If we are truly free, we are free to repent, free to learn what it is to love God in obedience and self sacrifice. If we are truly free, we are free to follow what God has called us to in His word, and to be a living sacrifice that is a sweet smelling offering to Him. A loving obedience to the word of God – is what true Christian freedom looks like, for we are no longer burdened with the horrible pain of sin but invited into joyful obedience empowered by the Holy Spirit.
I realize sermons about sin are not the most fun to sit through. We live in a time when the idea of sin is either a taboo subject or it has been turned into a rebellion against the social norm.
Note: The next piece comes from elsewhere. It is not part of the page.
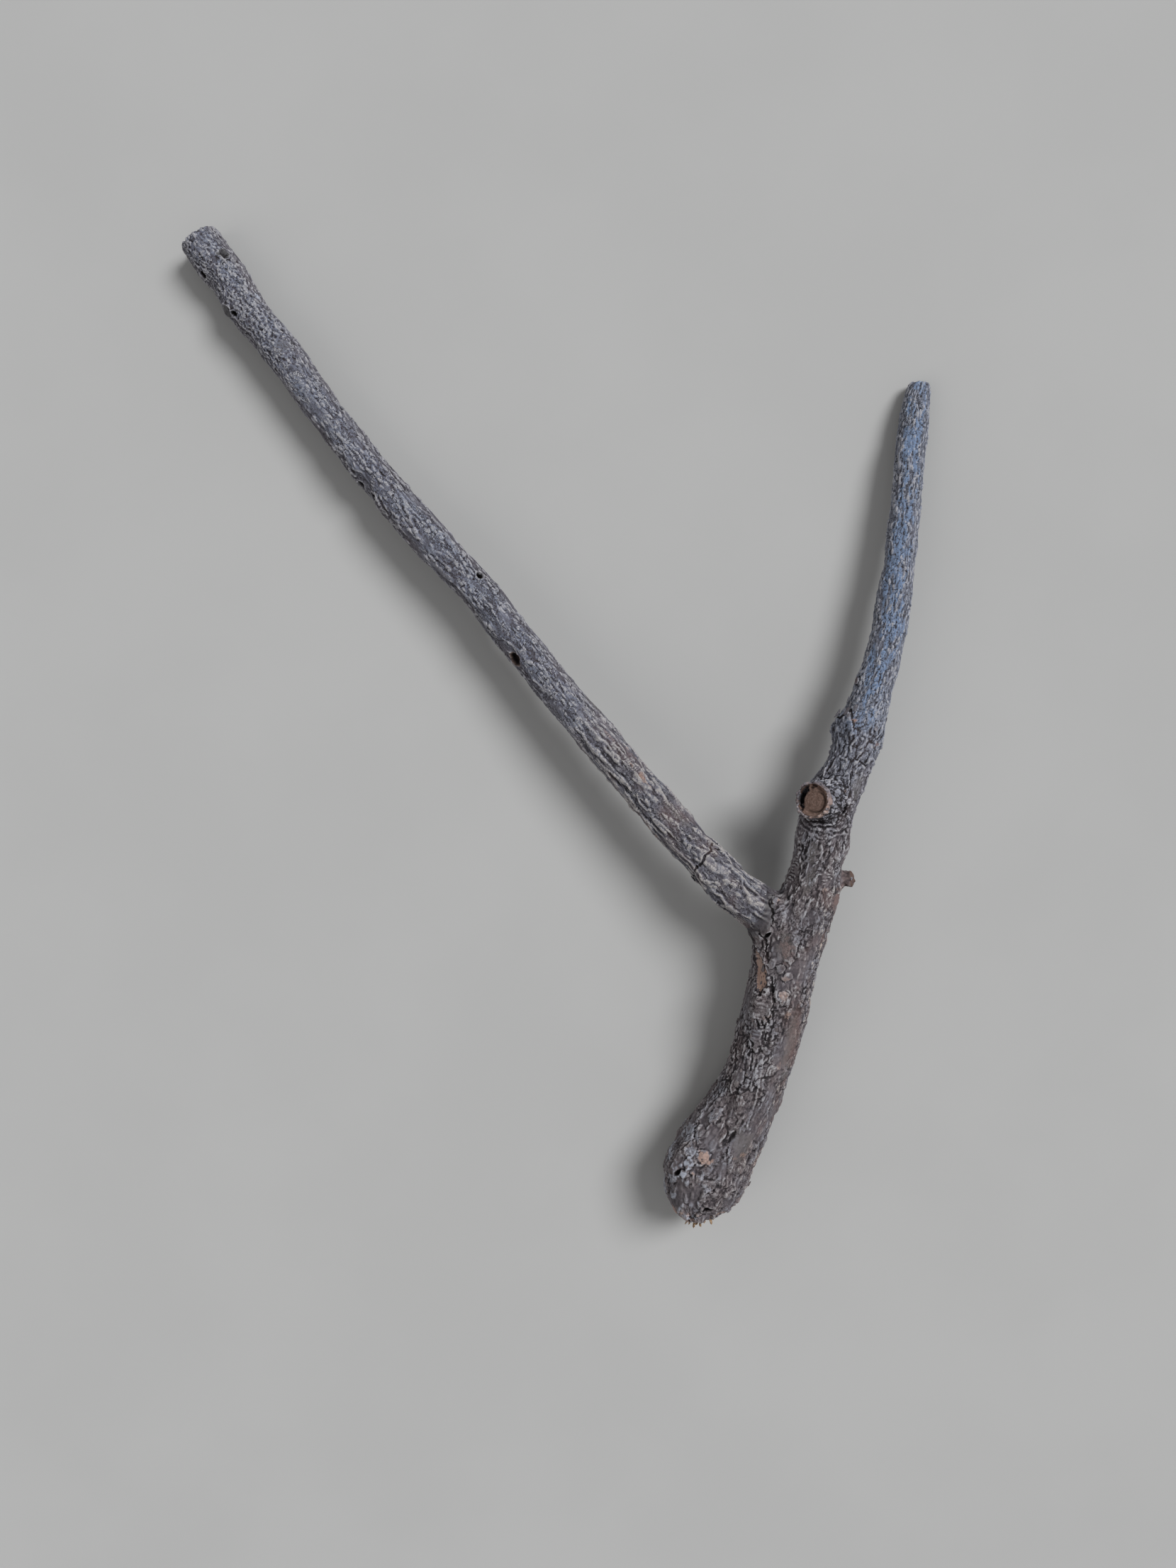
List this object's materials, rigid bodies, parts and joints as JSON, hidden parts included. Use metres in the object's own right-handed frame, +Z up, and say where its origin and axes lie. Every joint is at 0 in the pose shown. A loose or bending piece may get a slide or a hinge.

But for the Christian – seeing our own sin gives us broken and contrite hearts – which we offer to God and he is pleased. For he can used our broken and contrite hearts to draw us back to Him and the glorify Himself. It is this that he desires. So take heart dear friends – if this sermon has hit a nerve, let us repent together, let us turn back to God, let us say to Him, Father, I have sinned against you and heaven, and am no more worthy to be called your son, and let us feel his warm embrace as he runs to greet us as we turn away from those sins.
We have been given the opportunity to not be the children of slavery – but to be the sons and daughters of God. So rejoice and be glad dear friends, for it is in Christ that we have this freedom, and it is in Christ that we know God, so as we reach the last couple of weeks of Lent, let us with penitential hearts, rejoice in this good and beautiful fact that we have been made free, adopted, and grafted into the Christian family.
In the name of the Father and the Son and the Holy Ghost. Amen.